Cuando era estudiante de EGB, allá por los 90´s y en plena pre-adolescencia, cada año en primavera íbamos de colonias a una casa de Arenys de Mar. Duraban 3 días (con sus 2 noches), dormitorios con literas rojas, paredes y persianas gris clarito, separados los chicos de las chicas. Comida de cátering que sabía a gloria comparada con la del cole de todos los días (almenos para nosotras, las internas). Cada año variaban la programación de las actividades lúdico-educativas pero todos tenían elementos que se repetían: foto de grupo en la playa y en la estación de tren a la vuelta, baile nocturno (a lo guateque de no hace tanto en aquel entonces), la visita a la lonja de pescado del puerto de Arenys y las subastas que en ella se hacían y la escapada en algún rato de tiempo libre al "Cementiri de Sinera", desde el que te podías sentar rodeada de pinos que miraban al cielo mientras (ad)mirabas el mar.
Ese cementerio tenía (y tiene) un gran contraste de colores entre el blanco lápida, el verde pino y el azul marino. Si lo comparamos con el de Montjuïch, por poner un ejemplo más "urbano", éste último también está delante del mar, incluso mucho más cerca, pero los colores que me vienen a la mente de él son el marrón-gris del cemento de las largas hileras de tumbas, el amarillo huevón de las grúas portuarias y el negro petroso del trozo de agua robado al mar.
Me gustaría saber las cifras exactas de los poetas o escritores que se han inspirado en cada uno de ellos y de sus obras derivadas para poder compararlas (curiosidad friki-dominguera...ejem....).
Lo que recuerdo con más cariño de aquella casa de colonias de Arenys es el maravilloso campo de hierbajos, florecillas silvestres y amapolas que se encontraba en un gran terreno situado en la parte trasera de la casa, donde me pasé horas sentada (camuflada) observando el movimiento y comportamiento de las flores, cómo bailaban al ritmo del viento, los bichos que las exploraban y la transparencia de sus pétalos. Eran momentos bonitos, sí, muy bucólicos.... pero le cogí manía a las amapolas.

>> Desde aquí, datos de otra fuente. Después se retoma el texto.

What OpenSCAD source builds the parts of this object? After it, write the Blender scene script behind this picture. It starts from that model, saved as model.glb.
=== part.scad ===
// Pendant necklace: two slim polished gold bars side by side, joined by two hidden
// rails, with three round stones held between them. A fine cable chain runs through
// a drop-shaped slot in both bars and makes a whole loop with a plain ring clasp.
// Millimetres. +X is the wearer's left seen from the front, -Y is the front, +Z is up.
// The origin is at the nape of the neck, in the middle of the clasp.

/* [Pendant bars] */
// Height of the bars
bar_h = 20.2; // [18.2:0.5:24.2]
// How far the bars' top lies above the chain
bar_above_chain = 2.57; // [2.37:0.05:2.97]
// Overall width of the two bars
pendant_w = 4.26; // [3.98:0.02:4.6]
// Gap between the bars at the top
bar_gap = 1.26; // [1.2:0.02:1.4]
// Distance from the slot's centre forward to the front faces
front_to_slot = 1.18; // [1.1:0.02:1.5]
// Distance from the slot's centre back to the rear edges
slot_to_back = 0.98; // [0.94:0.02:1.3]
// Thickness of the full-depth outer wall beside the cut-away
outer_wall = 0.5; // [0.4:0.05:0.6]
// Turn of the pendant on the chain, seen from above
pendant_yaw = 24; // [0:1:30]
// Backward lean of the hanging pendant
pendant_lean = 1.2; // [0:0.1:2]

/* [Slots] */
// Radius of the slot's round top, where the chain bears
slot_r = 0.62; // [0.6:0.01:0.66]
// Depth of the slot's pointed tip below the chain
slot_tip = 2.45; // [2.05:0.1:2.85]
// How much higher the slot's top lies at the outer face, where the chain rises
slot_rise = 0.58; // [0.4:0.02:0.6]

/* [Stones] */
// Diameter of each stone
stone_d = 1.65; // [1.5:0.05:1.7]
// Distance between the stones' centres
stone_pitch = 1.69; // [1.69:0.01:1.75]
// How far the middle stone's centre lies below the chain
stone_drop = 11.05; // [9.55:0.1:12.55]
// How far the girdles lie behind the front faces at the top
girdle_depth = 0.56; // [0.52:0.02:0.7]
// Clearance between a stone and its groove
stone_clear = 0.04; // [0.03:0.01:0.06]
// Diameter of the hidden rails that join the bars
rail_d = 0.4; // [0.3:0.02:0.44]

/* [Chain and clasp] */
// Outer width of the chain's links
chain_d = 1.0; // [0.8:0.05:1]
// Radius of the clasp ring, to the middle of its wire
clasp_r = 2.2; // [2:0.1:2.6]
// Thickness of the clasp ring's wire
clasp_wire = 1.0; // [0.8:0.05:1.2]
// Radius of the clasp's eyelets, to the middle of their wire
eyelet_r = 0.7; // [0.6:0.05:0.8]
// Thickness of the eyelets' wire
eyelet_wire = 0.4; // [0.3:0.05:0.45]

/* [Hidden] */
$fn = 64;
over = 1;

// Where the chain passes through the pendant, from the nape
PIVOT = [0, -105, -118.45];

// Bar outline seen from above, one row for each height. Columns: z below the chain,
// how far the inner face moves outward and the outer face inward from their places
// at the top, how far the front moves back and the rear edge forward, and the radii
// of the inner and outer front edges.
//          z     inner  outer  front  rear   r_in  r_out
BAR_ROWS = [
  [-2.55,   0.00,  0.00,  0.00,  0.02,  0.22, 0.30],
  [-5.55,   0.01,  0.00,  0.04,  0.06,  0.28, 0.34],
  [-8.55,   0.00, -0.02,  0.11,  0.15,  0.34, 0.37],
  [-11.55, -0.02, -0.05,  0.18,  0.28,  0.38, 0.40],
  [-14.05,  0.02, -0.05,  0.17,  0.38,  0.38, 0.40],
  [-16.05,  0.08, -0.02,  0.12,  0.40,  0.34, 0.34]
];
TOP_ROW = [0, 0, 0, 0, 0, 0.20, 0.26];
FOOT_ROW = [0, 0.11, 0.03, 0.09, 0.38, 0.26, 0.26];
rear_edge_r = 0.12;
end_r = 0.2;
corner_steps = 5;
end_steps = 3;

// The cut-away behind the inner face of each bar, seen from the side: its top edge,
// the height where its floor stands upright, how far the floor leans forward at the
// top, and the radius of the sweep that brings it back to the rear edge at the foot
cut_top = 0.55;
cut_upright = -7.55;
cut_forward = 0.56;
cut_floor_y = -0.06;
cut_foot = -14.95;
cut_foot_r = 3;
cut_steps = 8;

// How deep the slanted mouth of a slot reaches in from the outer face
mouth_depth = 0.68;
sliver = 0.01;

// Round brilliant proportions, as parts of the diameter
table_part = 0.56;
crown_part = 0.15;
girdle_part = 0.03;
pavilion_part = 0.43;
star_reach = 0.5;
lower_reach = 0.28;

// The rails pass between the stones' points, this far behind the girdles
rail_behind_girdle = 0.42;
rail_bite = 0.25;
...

Eran flores extremadamente sensibles, tocabas alguna y sus pétalos se rompían. Si frotabas un poco un pétalo contra la palma de la mano casi se desintegraba y desaparecía. Se moría el color. Se morían al mínimo roce. Dejaron de ser bonitas desde el momento en que las entendí como flores chillonas pero sin "chicha". No me gustaba el hecho de que hicieran tanto ruido visual para nada, eran un engaño.
En aquel entonces desconocía que de ellas se obtenía el opio, del que siglos más tarde se obtuvo también la morfina. De haberlo sabido tampoco hubiera cambiado en nada la imagen de engaño y de pérdida de tiempo que ya tenía de estas flores.
El caso es que sigo sin saber por qué me ha venido este recuerdo en particular a la cabeza. Supongo que ha sido por las amapolas y su color mientras decidía escribir unas líneas en el blog sobre el "capricho" que me persigue desde hace tiempo de hacerme fotos rojas.
No le veo relación alguna entre dichas flores de mi adolescencia y la sangre. De hecho, si lo pienso dos veces me parece hasta macabro y todo. Tampoco me sorprende, mis procesos de asociación de ideas (y palabras) aún me son desconocidos, prefiero no preguntarme.
Aunque suene menos bucólico, sigo con la idea y deseo de fotos rojas y sangrantes, en las que no incluiré amapolas ni ningún otro tipo de flor, por supuesto.